Nathan Leitch, General Manager of Barpirdhila Foundation is aware that many venues, bookers and promoters won’t be able to operate in the same way they have in the past, as physical presence is such a necessity. Also, many venues may have to close.
“We are trying to pivot to online events, but we have lost all that physical presence that we worked so hard to develop.”
Support for the long term
“We are clear that our role is to support young artists over the long-term,” says Nathan.
“We have a responsibility to our people to also make sure they can look after their social and emotional wellbeing.”
Barpirdhila was using existing grant funds to develop their music studio, but they have shifted from construction of facilities to improving the visual aspects of recording. Better camera, wifi and internet setup have been prioritised to support artists to deliver online performances.
“For our Facebook events, artists have different equipment, different lighting and room setups and this makes the quality of the events feel inconsistent,” says Nathan.
“So, we’re coaching emerging artists on how to upgrade their equipment and get their online performances to the standard of live ones.”
Barpirdhila have also set up a fundraising arm to encourage audiences to support artists. So far it has raised over $36,000 towards a $50,000 goal.
These funds go towards building websites and social media presence, new equipment, emergency relief and professional development to create new opportunities for musicians and artists into the future.
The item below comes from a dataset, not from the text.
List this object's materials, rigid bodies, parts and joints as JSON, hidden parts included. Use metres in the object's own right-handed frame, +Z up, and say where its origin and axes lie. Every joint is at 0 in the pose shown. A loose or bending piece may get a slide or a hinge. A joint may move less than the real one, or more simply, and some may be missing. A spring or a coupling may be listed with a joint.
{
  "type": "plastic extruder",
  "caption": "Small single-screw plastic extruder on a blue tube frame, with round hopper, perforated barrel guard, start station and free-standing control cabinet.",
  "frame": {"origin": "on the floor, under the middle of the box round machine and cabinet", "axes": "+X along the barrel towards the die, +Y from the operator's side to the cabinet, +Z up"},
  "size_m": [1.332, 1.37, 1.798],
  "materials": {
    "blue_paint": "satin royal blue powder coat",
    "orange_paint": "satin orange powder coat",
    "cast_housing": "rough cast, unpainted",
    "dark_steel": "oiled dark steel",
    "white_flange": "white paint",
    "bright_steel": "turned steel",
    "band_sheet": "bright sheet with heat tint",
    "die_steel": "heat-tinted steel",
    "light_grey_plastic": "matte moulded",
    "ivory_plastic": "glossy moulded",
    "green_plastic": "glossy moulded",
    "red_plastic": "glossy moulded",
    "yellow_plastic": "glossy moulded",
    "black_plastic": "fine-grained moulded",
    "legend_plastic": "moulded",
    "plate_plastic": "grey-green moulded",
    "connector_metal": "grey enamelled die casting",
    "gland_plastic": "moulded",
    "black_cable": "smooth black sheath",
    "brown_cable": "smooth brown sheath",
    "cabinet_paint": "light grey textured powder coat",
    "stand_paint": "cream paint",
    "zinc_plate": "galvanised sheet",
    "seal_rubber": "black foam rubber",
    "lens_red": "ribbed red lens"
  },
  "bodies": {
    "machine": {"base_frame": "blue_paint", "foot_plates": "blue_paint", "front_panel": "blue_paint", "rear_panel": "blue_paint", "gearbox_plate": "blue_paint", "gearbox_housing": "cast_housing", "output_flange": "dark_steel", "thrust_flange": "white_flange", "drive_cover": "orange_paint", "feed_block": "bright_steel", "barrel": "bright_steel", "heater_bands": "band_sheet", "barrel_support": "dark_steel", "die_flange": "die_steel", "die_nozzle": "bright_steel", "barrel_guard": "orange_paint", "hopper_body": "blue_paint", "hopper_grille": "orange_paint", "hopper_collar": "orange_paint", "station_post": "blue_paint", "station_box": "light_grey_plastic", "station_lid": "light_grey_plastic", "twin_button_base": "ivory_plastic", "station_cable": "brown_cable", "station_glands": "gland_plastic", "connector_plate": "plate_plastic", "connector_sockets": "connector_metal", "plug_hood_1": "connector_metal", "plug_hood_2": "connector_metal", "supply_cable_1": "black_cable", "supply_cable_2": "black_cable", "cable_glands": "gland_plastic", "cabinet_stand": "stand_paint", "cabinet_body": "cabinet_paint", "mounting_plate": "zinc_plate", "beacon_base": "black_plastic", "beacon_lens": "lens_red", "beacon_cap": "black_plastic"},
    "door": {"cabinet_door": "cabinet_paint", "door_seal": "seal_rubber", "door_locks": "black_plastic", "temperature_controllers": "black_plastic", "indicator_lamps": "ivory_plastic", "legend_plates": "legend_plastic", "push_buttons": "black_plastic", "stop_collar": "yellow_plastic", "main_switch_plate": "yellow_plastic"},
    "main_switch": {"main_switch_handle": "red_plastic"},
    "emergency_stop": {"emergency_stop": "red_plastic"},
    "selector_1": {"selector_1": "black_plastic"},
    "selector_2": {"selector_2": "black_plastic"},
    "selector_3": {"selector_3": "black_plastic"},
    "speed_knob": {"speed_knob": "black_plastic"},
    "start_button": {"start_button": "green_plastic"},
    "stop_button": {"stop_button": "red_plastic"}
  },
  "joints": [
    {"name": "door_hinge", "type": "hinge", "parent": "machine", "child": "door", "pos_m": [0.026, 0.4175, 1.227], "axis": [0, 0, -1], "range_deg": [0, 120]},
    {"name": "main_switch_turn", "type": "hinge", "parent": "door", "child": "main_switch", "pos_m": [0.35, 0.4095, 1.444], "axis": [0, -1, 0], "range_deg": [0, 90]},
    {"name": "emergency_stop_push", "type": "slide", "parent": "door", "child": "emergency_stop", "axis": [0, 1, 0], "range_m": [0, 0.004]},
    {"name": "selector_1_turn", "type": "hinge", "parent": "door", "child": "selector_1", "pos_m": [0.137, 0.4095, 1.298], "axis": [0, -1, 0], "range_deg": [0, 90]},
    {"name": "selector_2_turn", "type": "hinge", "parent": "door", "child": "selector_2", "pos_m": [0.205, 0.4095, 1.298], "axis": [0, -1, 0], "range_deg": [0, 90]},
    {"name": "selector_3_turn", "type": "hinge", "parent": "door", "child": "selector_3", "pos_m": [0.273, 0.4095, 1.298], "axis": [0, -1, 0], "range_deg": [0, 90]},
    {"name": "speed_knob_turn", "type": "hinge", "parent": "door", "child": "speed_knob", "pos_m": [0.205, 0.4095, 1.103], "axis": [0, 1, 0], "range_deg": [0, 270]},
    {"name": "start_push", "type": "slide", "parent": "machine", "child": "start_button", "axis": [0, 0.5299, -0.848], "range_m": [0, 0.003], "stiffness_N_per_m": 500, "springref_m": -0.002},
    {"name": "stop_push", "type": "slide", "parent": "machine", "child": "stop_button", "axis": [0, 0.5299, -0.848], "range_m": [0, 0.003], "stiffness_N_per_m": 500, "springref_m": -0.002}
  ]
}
Tips for delivering a music or arts program online
Think about how to maintain the physical presence online by using high quality equipment, such as lighting, microphones, cameras and wifi and internet.
Continue coaching and check in with your emerging artists at regular intervals to maintain mental wellbeing.
Try to think long-term, rather than just trying to get through current challenges.
If you’re interested in hearing emerging Aboriginal artists, Barpirdhila has some great events, like the Leaps and Bounds Festival and their ongoing Yawulyu Facebook live events. You can also stay connected by following them on Instagram.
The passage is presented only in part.